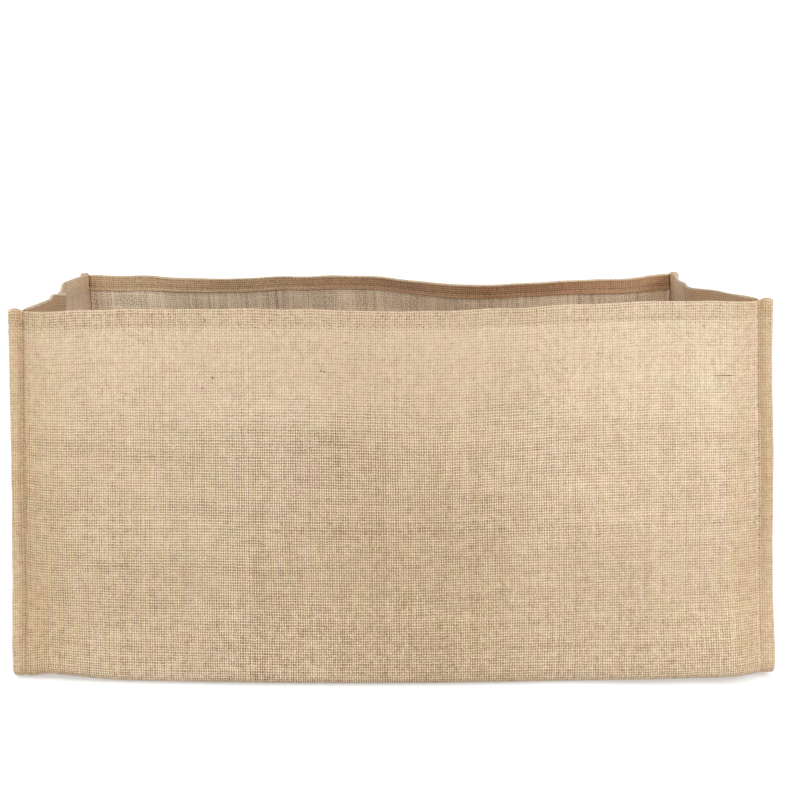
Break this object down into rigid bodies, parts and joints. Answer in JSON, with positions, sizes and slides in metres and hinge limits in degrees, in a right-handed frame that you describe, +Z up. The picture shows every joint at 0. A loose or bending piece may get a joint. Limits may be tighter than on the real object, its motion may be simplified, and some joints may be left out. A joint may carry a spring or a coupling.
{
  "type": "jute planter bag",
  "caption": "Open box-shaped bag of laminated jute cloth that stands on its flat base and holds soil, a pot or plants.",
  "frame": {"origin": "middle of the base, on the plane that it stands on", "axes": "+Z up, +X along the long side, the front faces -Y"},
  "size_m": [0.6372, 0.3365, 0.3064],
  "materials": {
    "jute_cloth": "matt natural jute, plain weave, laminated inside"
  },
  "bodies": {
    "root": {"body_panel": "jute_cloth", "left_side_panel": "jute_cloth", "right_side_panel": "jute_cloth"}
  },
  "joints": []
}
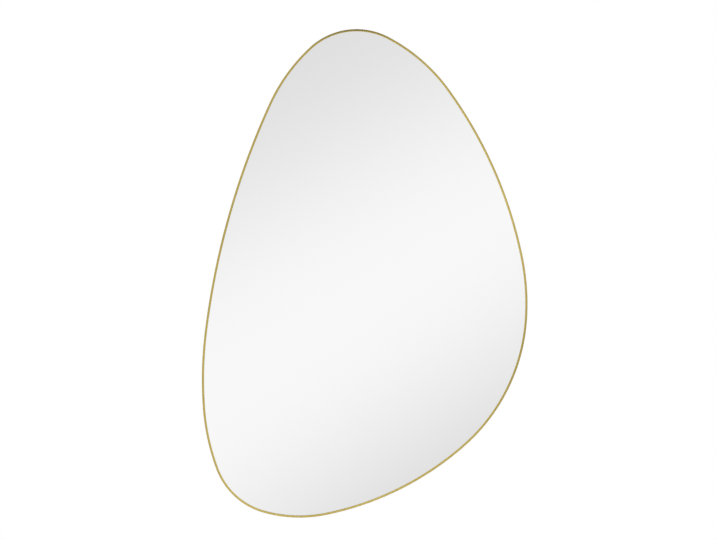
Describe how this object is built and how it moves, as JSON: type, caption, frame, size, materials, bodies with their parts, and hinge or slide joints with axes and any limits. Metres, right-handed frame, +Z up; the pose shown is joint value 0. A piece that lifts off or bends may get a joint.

§ **Prompt**:
Restate each of the entries above verbatim.

§ **Exercise output**:
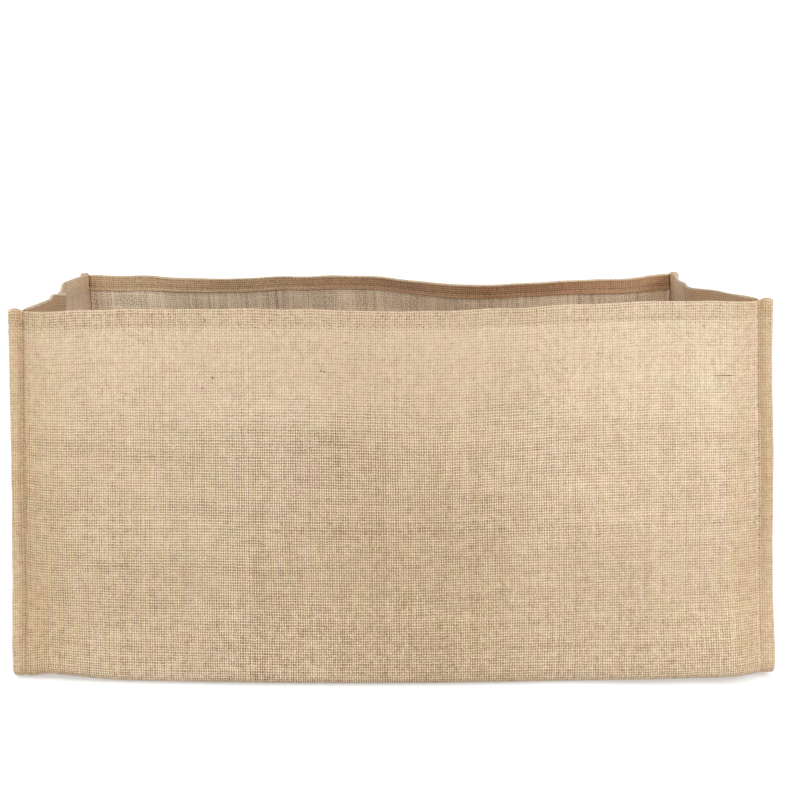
Break this object down into rigid bodies, parts and joints. Answer in JSON, with positions, sizes and slides in metres and hinge limits in degrees, in a right-handed frame that you describe, +Z up. The picture shows every joint at 0. A loose or bending piece may get a joint. Limits may be tighter than on the real object, its motion may be simplified, and some joints may be left out. A joint may carry a spring or a coupling.
{
  "type": "jute planter bag",
  "caption": "Open box-shaped bag of laminated jute cloth that stands on its flat base and holds soil, a pot or plants.",
  "frame": {"origin": "middle of the base, on the plane that it stands on", "axes": "+Z up, +X along the long side, the front faces -Y"},
  "size_m": [0.6372, 0.3365, 0.3064],
  "materials": {
    "jute_cloth": "matt natural jute, plain weave, laminated inside"
  },
  "bodies": {
    "root": {"body_panel": "jute_cloth", "left_side_panel": "jute_cloth", "right_side_panel": "jute_cloth"}
  },
  "joints": []
}
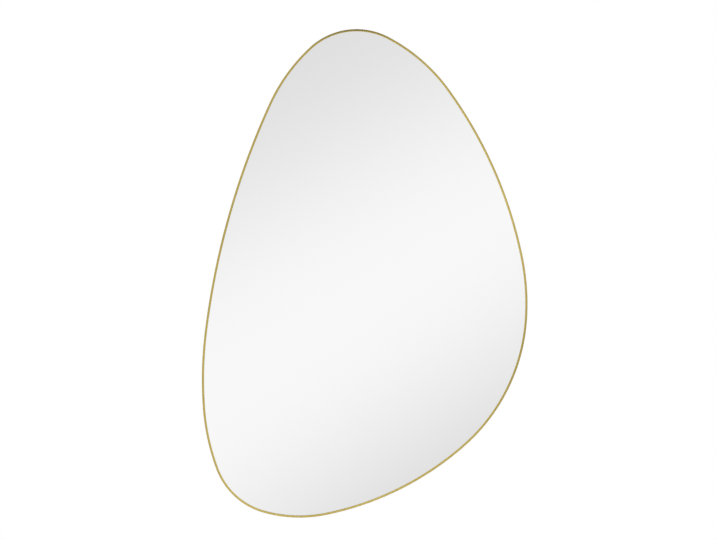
Describe how this object is built and how it moves, as JSON: type, caption, frame, size, materials, bodies with their parts, and hinge or slide joints with axes and any limits. Metres, right-handed frame, +Z up; the pose shown is joint value 0. A piece that lifts off or bends may get a joint.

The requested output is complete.